:: Objective ::
Begin with the line that contains "note in DERIVED_SIZES])" and end with the line that contains "points = [vertex.co": copy that span of lines exactly, and nothing outside it.

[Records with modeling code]

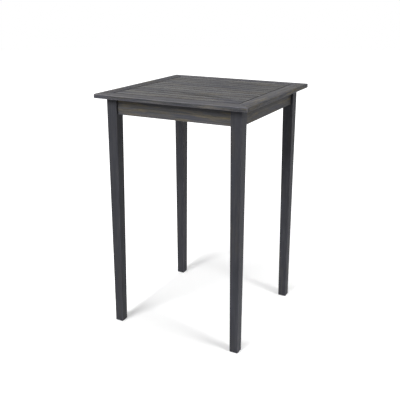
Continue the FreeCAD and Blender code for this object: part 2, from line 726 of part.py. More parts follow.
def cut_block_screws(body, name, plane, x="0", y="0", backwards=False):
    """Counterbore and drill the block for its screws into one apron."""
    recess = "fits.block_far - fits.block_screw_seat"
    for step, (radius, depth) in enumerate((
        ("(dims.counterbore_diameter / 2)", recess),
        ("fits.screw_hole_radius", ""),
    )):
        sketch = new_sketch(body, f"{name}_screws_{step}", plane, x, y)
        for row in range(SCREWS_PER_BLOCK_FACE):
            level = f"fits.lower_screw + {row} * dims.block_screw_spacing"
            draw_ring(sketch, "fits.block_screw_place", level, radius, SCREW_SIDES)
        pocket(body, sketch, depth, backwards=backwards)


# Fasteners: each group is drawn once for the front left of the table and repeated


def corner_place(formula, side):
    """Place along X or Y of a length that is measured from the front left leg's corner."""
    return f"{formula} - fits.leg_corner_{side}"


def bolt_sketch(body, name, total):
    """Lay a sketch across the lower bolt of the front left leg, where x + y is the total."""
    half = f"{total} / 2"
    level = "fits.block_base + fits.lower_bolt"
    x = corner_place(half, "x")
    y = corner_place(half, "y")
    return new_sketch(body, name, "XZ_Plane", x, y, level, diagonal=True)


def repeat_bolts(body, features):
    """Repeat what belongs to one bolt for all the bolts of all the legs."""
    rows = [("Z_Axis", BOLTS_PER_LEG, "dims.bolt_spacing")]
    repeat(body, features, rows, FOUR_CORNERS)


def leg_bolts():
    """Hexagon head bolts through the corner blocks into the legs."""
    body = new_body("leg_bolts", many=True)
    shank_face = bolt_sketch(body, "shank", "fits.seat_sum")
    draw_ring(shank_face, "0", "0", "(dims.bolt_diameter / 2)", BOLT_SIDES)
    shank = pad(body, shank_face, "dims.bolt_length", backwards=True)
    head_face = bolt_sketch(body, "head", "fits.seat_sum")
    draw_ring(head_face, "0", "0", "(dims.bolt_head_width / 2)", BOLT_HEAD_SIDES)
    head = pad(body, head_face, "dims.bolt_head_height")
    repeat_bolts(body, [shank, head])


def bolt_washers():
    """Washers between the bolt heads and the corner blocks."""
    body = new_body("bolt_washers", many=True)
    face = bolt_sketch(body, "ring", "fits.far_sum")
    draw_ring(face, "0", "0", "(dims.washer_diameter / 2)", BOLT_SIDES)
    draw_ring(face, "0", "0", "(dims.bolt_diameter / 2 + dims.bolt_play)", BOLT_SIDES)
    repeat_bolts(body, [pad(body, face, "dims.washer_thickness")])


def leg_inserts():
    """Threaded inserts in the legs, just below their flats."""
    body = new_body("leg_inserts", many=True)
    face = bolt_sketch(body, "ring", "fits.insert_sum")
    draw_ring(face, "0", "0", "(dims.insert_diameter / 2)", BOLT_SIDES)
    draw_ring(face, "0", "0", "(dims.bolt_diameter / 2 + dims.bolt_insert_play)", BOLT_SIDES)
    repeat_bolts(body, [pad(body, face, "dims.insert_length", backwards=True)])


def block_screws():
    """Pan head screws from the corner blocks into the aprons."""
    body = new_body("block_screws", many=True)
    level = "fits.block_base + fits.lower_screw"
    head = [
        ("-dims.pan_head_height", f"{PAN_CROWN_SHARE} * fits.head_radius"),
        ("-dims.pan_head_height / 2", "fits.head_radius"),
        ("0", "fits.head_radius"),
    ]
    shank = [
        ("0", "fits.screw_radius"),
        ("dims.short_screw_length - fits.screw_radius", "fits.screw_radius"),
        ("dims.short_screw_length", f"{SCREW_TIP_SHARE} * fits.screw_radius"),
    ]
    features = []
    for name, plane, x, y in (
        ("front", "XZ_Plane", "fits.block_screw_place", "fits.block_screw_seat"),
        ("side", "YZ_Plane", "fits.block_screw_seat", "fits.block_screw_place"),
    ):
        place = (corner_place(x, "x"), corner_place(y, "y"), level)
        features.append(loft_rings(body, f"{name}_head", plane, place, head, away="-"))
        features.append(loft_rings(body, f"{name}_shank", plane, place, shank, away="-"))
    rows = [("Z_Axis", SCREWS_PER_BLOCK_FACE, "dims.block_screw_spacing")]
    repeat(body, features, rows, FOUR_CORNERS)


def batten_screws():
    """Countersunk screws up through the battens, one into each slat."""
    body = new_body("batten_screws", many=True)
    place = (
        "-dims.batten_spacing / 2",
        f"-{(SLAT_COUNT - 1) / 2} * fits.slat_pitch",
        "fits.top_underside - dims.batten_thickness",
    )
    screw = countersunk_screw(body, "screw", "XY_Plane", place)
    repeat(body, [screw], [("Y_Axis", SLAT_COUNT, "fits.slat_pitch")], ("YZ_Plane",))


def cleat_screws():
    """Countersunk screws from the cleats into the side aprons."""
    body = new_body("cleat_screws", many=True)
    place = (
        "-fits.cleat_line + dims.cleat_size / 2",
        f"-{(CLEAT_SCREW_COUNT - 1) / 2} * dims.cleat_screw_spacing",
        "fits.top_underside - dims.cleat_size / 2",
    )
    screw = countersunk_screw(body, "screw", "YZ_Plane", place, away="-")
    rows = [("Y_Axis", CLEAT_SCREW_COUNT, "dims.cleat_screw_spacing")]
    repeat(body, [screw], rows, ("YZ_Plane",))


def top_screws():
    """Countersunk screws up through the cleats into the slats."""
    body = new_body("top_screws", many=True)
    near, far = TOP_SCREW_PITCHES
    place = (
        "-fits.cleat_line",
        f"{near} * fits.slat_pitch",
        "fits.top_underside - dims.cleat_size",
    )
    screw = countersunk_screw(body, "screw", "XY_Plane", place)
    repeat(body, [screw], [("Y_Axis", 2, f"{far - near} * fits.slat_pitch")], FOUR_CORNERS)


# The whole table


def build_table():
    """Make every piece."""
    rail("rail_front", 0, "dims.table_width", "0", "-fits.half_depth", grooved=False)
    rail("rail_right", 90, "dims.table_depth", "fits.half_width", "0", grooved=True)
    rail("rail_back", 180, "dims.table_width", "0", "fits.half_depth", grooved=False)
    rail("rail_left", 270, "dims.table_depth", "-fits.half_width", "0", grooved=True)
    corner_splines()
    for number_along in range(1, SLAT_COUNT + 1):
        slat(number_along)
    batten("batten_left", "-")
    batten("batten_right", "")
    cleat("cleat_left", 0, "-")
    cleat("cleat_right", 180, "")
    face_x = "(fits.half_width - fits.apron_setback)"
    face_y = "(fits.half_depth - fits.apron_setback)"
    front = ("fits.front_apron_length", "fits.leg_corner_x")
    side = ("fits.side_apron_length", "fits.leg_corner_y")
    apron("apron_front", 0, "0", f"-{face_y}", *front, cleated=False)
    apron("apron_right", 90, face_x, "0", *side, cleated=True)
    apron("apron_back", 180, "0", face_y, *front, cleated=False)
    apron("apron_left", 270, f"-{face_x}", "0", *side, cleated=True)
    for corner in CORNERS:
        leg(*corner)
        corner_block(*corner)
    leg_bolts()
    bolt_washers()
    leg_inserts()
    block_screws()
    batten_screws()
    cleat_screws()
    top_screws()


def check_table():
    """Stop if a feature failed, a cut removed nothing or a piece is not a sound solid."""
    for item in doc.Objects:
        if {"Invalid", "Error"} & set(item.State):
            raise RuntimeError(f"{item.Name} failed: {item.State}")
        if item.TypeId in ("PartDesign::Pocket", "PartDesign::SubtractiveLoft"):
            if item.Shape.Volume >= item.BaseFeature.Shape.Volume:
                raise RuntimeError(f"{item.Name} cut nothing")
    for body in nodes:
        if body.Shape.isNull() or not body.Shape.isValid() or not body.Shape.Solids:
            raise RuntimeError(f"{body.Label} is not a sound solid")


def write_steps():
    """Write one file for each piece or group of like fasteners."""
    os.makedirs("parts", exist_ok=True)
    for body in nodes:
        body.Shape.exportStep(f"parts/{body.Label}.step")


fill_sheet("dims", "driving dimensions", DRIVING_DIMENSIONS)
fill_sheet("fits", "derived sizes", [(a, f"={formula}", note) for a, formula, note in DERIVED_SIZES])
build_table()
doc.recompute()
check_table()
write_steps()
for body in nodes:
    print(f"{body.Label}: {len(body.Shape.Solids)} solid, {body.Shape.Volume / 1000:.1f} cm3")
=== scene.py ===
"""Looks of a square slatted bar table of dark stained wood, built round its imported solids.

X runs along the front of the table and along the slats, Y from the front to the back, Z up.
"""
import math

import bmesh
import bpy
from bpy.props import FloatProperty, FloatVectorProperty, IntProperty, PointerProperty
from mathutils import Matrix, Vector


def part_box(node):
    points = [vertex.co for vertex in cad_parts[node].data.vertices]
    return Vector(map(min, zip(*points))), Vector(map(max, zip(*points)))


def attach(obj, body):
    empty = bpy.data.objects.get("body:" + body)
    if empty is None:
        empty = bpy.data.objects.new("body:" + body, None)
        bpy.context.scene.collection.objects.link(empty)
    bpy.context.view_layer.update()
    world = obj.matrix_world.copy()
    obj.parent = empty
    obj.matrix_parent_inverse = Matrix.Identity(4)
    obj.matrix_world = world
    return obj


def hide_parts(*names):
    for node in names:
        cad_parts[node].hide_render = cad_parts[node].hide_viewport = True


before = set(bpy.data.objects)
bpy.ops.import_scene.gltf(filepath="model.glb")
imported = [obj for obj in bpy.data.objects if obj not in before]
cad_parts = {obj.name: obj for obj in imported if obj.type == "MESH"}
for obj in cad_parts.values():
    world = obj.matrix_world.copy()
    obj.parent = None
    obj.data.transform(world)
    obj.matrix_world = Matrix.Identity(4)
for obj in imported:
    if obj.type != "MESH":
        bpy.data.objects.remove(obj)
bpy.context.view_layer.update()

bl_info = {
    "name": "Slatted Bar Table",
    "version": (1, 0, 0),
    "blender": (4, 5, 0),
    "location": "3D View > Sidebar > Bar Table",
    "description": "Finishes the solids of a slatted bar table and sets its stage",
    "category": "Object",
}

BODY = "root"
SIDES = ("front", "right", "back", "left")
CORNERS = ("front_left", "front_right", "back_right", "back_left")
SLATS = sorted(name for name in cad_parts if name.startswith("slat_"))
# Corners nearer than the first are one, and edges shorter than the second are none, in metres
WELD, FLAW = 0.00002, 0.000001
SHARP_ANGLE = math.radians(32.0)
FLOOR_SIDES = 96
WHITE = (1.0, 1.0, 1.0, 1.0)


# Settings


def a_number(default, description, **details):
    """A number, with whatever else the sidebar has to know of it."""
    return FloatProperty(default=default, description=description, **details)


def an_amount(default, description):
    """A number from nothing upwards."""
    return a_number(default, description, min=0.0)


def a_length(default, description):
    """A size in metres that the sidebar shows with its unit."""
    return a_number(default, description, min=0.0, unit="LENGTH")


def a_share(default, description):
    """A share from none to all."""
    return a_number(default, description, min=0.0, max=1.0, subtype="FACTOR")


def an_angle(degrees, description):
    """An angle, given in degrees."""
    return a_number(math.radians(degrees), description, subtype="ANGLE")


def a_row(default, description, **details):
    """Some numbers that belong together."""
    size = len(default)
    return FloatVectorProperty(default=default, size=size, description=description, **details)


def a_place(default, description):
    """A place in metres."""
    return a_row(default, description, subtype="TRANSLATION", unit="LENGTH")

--

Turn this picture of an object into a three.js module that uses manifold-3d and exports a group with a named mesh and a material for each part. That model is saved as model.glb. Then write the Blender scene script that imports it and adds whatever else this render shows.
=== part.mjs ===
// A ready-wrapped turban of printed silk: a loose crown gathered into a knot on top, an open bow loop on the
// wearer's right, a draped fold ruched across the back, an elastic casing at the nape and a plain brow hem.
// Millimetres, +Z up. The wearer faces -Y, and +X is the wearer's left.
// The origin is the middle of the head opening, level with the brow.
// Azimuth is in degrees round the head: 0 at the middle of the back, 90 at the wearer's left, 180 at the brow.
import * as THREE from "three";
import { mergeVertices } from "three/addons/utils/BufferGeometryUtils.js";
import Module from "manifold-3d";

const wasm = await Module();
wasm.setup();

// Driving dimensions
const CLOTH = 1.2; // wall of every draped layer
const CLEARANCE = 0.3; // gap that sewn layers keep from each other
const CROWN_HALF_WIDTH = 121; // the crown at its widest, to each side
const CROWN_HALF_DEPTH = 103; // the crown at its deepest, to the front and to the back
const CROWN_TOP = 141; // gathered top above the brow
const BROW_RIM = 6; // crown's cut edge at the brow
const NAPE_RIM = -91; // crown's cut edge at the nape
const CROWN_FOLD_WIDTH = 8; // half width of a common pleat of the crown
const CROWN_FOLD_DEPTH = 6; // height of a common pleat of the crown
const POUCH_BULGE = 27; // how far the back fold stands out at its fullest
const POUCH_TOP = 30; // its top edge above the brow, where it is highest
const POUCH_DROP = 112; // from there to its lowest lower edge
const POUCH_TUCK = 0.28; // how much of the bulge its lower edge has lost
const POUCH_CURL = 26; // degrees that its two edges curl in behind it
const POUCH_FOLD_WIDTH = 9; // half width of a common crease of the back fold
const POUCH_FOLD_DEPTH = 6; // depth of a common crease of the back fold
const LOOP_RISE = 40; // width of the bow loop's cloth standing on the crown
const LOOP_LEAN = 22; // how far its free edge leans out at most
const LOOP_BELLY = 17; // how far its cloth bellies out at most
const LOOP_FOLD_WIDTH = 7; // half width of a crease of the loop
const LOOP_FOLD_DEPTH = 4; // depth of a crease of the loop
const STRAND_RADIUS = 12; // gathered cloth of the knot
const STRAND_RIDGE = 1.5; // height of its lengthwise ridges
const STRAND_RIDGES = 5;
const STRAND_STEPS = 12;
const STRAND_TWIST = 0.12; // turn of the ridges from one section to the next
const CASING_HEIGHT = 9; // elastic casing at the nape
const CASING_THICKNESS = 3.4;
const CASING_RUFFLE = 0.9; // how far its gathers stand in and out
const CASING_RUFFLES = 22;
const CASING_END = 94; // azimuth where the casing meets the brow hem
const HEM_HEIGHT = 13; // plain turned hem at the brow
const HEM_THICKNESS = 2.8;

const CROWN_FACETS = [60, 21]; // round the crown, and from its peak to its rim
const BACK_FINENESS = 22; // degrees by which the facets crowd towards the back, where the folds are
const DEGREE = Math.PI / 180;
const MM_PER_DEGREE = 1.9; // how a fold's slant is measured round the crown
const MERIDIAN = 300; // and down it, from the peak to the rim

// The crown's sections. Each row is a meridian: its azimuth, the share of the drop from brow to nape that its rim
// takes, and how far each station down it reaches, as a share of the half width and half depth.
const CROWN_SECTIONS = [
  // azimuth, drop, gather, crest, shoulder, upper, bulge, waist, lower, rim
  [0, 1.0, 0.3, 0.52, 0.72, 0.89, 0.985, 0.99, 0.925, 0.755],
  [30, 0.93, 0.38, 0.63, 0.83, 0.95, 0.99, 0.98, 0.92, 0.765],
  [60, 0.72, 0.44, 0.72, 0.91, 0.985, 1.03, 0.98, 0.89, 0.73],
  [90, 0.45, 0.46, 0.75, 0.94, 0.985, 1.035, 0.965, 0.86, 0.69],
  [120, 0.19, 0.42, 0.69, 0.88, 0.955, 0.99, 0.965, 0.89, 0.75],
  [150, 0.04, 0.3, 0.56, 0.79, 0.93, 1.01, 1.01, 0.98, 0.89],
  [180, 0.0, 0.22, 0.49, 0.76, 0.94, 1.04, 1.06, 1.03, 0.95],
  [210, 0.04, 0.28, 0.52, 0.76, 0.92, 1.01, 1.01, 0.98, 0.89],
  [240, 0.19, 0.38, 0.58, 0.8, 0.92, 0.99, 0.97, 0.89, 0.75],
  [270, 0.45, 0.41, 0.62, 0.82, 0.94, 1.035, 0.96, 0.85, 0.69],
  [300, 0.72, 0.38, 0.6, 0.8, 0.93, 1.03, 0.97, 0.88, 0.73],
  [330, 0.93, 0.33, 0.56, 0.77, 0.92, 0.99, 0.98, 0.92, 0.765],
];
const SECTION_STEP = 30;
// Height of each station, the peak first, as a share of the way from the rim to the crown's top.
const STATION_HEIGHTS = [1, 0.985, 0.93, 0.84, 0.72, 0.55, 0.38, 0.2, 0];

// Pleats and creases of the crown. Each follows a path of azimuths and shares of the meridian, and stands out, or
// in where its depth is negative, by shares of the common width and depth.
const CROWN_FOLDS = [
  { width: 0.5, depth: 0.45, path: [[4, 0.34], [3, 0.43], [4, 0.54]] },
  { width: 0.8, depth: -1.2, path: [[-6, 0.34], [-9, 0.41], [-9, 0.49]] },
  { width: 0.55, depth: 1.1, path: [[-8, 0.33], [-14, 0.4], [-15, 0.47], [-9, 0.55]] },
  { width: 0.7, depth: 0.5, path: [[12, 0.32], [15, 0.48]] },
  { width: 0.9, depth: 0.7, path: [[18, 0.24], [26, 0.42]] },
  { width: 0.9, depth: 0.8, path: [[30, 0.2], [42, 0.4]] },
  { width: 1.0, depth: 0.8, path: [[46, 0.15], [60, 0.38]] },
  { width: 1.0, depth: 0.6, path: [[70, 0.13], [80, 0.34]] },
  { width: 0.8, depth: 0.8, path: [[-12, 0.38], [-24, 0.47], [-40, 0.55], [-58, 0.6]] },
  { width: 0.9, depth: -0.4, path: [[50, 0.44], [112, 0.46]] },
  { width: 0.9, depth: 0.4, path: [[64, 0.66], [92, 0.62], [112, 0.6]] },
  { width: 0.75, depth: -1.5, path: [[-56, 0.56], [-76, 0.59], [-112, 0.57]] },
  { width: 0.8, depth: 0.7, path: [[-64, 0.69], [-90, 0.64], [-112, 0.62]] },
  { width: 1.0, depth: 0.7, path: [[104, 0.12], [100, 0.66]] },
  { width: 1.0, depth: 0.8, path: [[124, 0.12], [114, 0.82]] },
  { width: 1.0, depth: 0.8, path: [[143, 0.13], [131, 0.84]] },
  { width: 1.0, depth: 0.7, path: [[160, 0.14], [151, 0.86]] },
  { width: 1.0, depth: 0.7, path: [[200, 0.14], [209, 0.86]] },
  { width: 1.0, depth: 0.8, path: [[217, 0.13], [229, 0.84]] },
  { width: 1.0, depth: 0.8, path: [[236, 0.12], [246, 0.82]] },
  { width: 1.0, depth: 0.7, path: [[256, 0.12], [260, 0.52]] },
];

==

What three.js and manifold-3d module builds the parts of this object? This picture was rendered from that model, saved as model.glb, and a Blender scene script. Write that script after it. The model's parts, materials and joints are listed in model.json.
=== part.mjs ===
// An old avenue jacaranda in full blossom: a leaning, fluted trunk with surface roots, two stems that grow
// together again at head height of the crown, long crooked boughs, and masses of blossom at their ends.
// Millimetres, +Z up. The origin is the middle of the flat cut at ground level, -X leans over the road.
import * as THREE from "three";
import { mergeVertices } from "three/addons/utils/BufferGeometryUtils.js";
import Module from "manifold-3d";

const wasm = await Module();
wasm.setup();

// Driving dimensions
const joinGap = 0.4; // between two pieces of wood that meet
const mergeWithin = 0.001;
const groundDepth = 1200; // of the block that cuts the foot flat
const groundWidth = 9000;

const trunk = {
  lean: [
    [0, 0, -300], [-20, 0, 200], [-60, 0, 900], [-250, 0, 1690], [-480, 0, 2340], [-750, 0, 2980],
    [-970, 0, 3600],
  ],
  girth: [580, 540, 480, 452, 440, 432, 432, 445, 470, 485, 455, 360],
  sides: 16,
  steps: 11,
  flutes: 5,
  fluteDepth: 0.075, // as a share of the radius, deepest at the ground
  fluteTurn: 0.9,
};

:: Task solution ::
fill_sheet("fits", "derived sizes", [(a, f"={formula}", note) for a, formula, note in DERIVED_SIZES])
build_table()
doc.recompute()
check_table()
write_steps()
for body in nodes:
    print(f"{body.Label}: {len(body.Shape.Solids)} solid, {body.Shape.Volume / 1000:.1f} cm3")
=== scene.py ===
"""Looks of a square slatted bar table of dark stained wood, built round its imported solids.

X runs along the front of the table and along the slats, Y from the front to the back, Z up.
"""
import math

import bmesh
import bpy
from bpy.props import FloatProperty, FloatVectorProperty, IntProperty, PointerProperty
from mathutils import Matrix, Vector


def part_box(node):
    points = [vertex.co for vertex in cad_parts[node].data.vertices]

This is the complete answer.